YOUR OBJECTIVE ::
Output, word for word, every line from the start of the listing down to and including the line that contains "neck_radius = 1.5"; include nothing else.

** Start of COLLECTED DATA **

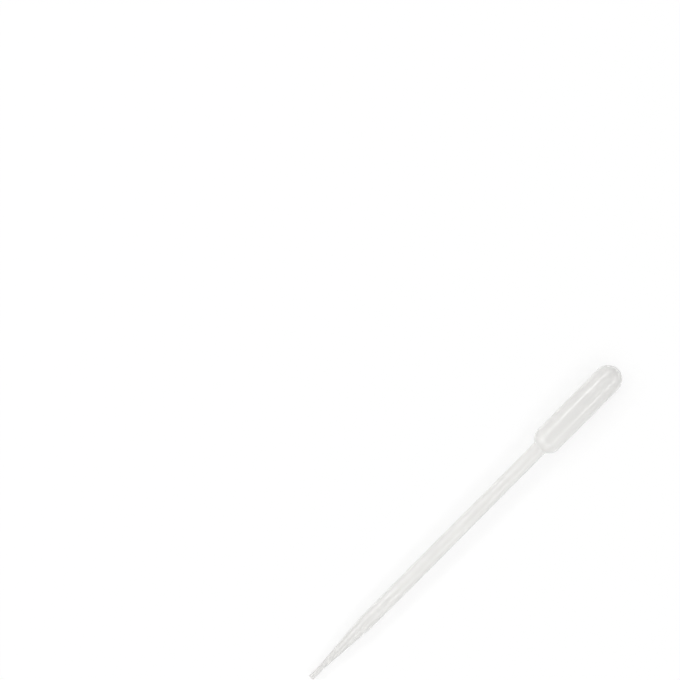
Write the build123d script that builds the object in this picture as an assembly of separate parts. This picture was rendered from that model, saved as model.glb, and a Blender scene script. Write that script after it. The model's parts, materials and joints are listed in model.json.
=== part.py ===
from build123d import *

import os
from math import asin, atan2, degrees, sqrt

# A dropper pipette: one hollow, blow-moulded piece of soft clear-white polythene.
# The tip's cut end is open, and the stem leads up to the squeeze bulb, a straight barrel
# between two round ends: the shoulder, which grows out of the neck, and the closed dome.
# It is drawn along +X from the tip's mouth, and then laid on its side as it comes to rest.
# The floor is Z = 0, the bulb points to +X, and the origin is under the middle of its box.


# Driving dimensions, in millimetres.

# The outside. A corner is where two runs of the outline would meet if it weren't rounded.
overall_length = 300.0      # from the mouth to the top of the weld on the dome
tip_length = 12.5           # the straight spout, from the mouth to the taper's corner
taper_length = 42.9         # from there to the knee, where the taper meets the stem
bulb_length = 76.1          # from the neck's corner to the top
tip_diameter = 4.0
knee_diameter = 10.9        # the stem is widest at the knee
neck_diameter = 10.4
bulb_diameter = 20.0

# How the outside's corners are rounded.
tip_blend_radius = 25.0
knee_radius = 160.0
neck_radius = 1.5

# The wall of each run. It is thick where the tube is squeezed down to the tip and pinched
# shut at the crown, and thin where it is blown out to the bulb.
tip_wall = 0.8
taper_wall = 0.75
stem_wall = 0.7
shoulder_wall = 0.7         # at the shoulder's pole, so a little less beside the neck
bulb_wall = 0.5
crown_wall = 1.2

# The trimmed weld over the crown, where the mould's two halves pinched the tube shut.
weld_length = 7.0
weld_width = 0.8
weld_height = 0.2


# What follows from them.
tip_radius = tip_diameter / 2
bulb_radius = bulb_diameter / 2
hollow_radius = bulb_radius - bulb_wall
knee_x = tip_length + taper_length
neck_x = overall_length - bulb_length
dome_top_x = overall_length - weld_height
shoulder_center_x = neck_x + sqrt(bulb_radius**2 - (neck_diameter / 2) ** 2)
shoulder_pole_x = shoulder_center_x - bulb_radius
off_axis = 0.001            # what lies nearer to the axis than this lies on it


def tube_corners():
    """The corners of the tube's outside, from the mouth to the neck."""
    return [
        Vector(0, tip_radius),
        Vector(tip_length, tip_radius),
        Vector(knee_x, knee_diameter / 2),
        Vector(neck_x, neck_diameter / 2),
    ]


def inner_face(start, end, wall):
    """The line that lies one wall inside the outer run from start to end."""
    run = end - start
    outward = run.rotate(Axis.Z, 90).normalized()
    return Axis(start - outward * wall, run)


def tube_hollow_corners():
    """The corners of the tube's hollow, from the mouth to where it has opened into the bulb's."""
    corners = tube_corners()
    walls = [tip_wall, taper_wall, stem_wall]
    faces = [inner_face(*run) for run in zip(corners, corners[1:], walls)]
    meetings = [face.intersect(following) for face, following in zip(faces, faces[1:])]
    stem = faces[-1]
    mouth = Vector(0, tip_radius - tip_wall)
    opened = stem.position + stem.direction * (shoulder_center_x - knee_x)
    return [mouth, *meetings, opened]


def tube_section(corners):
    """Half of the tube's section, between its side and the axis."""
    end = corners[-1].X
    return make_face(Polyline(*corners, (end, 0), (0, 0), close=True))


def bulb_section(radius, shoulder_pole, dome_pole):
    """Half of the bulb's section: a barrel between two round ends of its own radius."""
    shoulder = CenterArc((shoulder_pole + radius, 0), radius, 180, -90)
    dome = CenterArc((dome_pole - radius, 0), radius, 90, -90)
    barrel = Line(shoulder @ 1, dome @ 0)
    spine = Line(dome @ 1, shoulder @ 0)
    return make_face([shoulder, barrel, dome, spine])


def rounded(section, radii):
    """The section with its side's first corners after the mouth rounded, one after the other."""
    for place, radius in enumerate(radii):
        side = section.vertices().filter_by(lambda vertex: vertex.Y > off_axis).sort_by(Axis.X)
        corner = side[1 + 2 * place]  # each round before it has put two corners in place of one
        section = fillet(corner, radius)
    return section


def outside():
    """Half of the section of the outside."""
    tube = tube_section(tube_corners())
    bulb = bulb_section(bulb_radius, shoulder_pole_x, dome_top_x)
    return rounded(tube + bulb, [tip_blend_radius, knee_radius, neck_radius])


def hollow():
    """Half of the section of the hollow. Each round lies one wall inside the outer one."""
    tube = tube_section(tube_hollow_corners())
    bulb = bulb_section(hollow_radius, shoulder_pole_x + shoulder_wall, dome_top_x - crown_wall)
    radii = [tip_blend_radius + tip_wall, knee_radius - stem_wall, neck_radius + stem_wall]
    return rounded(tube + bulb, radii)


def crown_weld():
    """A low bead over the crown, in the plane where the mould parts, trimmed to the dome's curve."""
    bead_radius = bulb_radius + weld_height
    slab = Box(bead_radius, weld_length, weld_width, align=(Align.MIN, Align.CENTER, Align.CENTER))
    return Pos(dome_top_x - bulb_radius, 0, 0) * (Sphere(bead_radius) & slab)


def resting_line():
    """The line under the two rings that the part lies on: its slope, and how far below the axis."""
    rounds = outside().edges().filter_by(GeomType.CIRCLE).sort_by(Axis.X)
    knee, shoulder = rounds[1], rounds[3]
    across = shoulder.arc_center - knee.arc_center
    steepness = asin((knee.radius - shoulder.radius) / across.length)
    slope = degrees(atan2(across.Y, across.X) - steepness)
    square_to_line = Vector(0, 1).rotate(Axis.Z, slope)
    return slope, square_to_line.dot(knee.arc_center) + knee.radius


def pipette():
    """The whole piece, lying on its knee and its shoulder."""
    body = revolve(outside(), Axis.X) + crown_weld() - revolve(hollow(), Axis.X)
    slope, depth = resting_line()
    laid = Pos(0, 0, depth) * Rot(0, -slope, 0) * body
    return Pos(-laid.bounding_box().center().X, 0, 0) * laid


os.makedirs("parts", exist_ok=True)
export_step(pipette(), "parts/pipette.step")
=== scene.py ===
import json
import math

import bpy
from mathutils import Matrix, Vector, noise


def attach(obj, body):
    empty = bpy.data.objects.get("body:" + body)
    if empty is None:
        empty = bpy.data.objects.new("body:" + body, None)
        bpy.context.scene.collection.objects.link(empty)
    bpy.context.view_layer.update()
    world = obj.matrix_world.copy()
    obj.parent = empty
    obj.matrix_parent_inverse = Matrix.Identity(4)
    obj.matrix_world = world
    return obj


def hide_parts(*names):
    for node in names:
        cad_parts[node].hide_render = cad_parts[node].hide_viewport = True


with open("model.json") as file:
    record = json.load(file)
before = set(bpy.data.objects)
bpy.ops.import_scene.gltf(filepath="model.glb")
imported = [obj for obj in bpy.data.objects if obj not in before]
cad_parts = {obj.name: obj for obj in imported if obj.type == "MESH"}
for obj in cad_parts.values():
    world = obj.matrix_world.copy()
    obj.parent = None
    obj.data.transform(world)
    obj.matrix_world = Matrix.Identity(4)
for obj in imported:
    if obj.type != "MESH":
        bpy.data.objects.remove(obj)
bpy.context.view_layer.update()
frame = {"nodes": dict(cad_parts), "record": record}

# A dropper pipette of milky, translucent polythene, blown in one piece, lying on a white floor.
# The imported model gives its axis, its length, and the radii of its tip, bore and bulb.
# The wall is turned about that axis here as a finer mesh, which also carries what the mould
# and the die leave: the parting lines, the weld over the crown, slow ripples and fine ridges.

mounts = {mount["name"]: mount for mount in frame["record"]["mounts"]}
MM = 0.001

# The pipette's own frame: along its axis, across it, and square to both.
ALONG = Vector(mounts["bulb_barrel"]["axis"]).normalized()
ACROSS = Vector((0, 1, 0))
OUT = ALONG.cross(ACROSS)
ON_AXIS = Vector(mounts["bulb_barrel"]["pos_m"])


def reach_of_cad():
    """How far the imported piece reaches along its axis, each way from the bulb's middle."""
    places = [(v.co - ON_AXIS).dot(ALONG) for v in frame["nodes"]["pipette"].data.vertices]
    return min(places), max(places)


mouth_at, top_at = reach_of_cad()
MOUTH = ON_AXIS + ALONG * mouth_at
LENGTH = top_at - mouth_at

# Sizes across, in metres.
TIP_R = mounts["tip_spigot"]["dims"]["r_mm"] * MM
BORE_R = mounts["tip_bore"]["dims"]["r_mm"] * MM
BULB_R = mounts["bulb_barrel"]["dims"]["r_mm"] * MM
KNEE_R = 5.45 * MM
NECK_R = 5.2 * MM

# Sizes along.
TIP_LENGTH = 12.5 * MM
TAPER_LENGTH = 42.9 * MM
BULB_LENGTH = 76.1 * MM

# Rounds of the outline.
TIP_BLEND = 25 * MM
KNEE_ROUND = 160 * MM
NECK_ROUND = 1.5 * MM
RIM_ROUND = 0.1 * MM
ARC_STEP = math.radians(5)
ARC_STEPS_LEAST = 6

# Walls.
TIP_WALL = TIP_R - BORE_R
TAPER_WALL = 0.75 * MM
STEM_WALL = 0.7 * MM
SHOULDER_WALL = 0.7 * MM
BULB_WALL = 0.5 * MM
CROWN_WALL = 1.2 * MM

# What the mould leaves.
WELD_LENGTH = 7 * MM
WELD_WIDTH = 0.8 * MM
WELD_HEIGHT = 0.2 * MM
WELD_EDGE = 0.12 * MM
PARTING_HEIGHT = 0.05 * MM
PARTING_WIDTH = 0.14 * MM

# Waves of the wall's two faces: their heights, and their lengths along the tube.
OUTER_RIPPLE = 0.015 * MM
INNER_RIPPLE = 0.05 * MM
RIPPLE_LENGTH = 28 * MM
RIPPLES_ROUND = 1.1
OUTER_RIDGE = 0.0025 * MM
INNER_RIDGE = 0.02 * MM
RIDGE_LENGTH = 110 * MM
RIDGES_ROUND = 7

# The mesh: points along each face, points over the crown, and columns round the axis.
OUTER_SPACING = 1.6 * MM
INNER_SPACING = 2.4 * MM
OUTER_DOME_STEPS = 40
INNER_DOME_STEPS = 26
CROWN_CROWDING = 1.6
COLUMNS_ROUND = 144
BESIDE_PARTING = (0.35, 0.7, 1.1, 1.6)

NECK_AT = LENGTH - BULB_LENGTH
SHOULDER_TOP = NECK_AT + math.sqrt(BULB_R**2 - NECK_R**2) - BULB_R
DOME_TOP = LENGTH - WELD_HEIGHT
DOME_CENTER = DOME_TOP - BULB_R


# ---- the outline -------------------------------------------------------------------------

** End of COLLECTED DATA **

SOLUTION TO THE EXERCISE ::
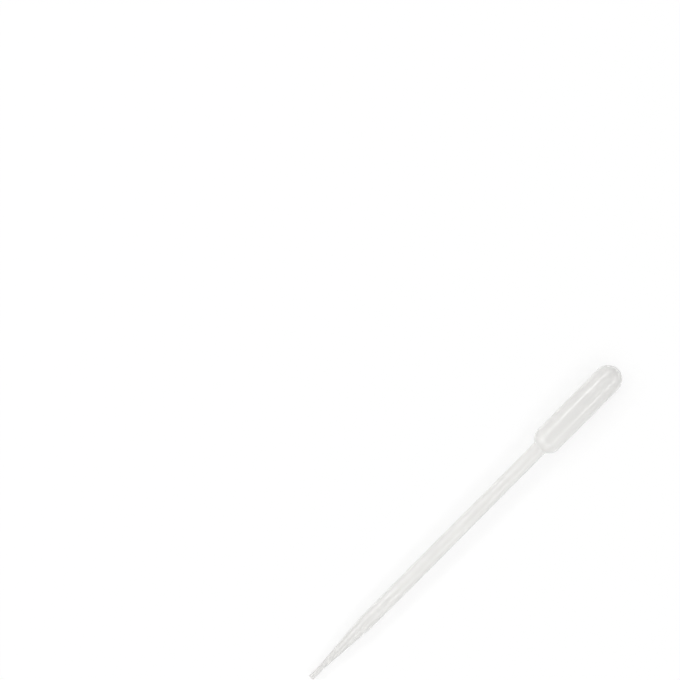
Write the build123d script that builds the object in this picture as an assembly of separate parts. This picture was rendered from that model, saved as model.glb, and a Blender scene script. Write that script after it. The model's parts, materials and joints are listed in model.json.
=== part.py ===
from build123d import *

import os
from math import asin, atan2, degrees, sqrt

# A dropper pipette: one hollow, blow-moulded piece of soft clear-white polythene.
# The tip's cut end is open, and the stem leads up to the squeeze bulb, a straight barrel
# between two round ends: the shoulder, which grows out of the neck, and the closed dome.
# It is drawn along +X from the tip's mouth, and then laid on its side as it comes to rest.
# The floor is Z = 0, the bulb points to +X, and the origin is under the middle of its box.


# Driving dimensions, in millimetres.

# The outside. A corner is where two runs of the outline would meet if it weren't rounded.
overall_length = 300.0      # from the mouth to the top of the weld on the dome
tip_length = 12.5           # the straight spout, from the mouth to the taper's corner
taper_length = 42.9         # from there to the knee, where the taper meets the stem
bulb_length = 76.1          # from the neck's corner to the top
tip_diameter = 4.0
knee_diameter = 10.9        # the stem is widest at the knee
neck_diameter = 10.4
bulb_diameter = 20.0

# How the outside's corners are rounded.
tip_blend_radius = 25.0
knee_radius = 160.0
neck_radius = 1.5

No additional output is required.